WHAT TO PRODUCE:
Extract, word for word, every line from the one containing "Turn this picture" through the one containing "wasm.setup();", with both end lines kept.
━━━━━━
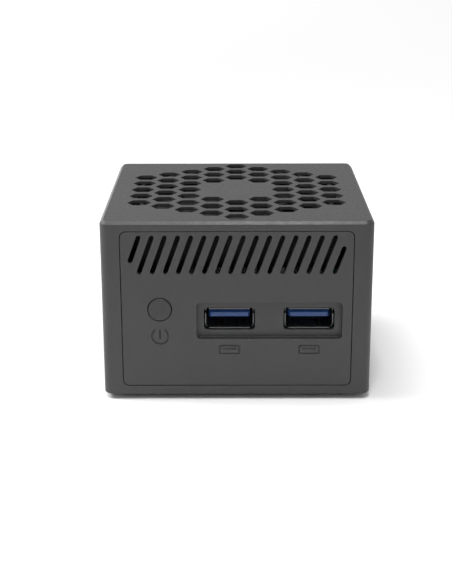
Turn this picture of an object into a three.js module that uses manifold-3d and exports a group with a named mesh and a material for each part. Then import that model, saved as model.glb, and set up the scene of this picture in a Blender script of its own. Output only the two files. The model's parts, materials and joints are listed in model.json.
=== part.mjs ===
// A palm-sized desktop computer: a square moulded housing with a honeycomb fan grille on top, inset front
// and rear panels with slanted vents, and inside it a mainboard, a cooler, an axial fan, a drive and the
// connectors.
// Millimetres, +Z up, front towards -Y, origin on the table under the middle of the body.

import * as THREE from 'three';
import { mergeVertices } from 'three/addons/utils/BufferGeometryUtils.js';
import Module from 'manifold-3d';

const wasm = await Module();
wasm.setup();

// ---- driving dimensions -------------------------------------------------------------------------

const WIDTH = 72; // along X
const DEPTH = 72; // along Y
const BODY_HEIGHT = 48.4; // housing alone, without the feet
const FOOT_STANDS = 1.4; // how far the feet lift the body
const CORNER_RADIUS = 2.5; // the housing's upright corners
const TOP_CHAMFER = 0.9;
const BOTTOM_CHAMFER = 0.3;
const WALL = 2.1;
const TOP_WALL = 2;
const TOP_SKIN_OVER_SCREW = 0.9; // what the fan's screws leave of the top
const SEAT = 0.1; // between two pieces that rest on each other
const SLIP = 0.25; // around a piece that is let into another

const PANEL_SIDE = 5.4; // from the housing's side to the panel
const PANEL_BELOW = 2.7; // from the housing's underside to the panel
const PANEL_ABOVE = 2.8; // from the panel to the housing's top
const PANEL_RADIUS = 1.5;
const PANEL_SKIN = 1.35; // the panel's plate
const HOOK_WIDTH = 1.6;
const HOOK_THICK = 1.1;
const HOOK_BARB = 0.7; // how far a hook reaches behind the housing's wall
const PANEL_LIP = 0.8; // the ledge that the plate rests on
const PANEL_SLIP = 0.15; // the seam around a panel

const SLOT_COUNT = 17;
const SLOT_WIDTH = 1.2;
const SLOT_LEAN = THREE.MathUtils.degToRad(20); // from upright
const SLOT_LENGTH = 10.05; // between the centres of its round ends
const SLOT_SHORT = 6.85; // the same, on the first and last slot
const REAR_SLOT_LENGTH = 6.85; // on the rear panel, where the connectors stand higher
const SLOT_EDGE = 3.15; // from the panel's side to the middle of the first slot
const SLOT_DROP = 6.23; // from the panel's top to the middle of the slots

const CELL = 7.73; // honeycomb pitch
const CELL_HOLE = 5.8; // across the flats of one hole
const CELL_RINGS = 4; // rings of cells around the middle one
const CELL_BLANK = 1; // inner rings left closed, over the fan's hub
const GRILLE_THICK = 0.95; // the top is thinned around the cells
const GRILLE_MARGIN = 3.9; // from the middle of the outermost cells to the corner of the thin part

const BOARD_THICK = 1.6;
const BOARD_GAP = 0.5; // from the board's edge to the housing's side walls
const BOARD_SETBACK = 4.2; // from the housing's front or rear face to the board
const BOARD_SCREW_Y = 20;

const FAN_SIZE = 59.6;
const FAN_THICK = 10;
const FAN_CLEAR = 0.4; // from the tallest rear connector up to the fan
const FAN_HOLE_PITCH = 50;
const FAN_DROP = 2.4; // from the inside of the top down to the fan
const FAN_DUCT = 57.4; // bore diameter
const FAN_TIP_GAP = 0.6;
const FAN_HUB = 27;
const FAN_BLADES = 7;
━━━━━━
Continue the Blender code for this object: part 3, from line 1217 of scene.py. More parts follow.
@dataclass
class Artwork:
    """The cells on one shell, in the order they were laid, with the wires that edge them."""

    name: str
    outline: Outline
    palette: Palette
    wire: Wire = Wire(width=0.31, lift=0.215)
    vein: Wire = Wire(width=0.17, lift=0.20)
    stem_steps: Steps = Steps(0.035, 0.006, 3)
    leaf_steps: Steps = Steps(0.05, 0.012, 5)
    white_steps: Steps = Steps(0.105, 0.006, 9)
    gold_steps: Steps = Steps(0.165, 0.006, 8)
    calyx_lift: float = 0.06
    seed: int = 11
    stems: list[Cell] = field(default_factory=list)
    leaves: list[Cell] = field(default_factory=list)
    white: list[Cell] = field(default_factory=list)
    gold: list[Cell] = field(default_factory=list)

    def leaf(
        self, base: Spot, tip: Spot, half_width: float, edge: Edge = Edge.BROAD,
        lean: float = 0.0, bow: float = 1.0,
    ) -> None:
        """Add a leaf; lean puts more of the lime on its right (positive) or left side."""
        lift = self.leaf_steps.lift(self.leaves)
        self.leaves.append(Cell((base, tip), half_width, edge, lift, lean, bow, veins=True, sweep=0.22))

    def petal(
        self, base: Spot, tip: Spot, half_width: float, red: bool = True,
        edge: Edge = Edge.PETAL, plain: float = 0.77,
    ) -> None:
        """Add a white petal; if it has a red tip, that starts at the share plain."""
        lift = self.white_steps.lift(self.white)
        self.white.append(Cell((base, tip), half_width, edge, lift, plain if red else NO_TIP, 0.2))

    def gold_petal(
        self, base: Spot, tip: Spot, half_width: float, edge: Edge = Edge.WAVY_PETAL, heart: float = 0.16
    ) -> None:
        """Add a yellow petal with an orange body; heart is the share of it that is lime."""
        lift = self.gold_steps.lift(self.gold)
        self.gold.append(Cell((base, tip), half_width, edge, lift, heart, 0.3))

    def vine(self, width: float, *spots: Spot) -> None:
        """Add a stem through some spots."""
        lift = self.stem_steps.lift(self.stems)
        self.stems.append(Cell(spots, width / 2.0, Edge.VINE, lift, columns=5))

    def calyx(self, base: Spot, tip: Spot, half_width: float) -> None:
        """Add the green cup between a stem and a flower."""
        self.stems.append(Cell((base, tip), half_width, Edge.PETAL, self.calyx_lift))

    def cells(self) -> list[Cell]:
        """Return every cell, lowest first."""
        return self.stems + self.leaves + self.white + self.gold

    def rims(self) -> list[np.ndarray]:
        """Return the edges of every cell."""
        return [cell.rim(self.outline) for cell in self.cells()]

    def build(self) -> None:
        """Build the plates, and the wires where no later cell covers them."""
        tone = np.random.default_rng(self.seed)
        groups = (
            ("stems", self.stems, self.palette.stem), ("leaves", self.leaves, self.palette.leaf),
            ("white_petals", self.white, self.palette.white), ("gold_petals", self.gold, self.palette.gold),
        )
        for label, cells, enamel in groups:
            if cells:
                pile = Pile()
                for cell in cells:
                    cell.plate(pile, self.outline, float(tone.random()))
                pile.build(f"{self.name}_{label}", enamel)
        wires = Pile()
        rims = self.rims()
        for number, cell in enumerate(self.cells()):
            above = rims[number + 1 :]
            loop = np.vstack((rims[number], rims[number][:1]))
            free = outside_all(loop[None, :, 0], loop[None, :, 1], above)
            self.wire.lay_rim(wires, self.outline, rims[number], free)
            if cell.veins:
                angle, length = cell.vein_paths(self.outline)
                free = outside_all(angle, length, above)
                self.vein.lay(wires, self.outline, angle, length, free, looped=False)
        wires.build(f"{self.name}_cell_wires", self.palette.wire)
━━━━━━
EXERCISE ANSWER:
Turn this picture of an object into a three.js module that uses manifold-3d and exports a group with a named mesh and a material for each part. Then import that model, saved as model.glb, and set up the scene of this picture in a Blender script of its own. Output only the two files. The model's parts, materials and joints are listed in model.json.
=== part.mjs ===
// A palm-sized desktop computer: a square moulded housing with a honeycomb fan grille on top, inset front
// and rear panels with slanted vents, and inside it a mainboard, a cooler, an axial fan, a drive and the
// connectors.
// Millimetres, +Z up, front towards -Y, origin on the table under the middle of the body.

import * as THREE from 'three';
import { mergeVertices } from 'three/addons/utils/BufferGeometryUtils.js';
import Module from 'manifold-3d';

const wasm = await Module();
wasm.setup();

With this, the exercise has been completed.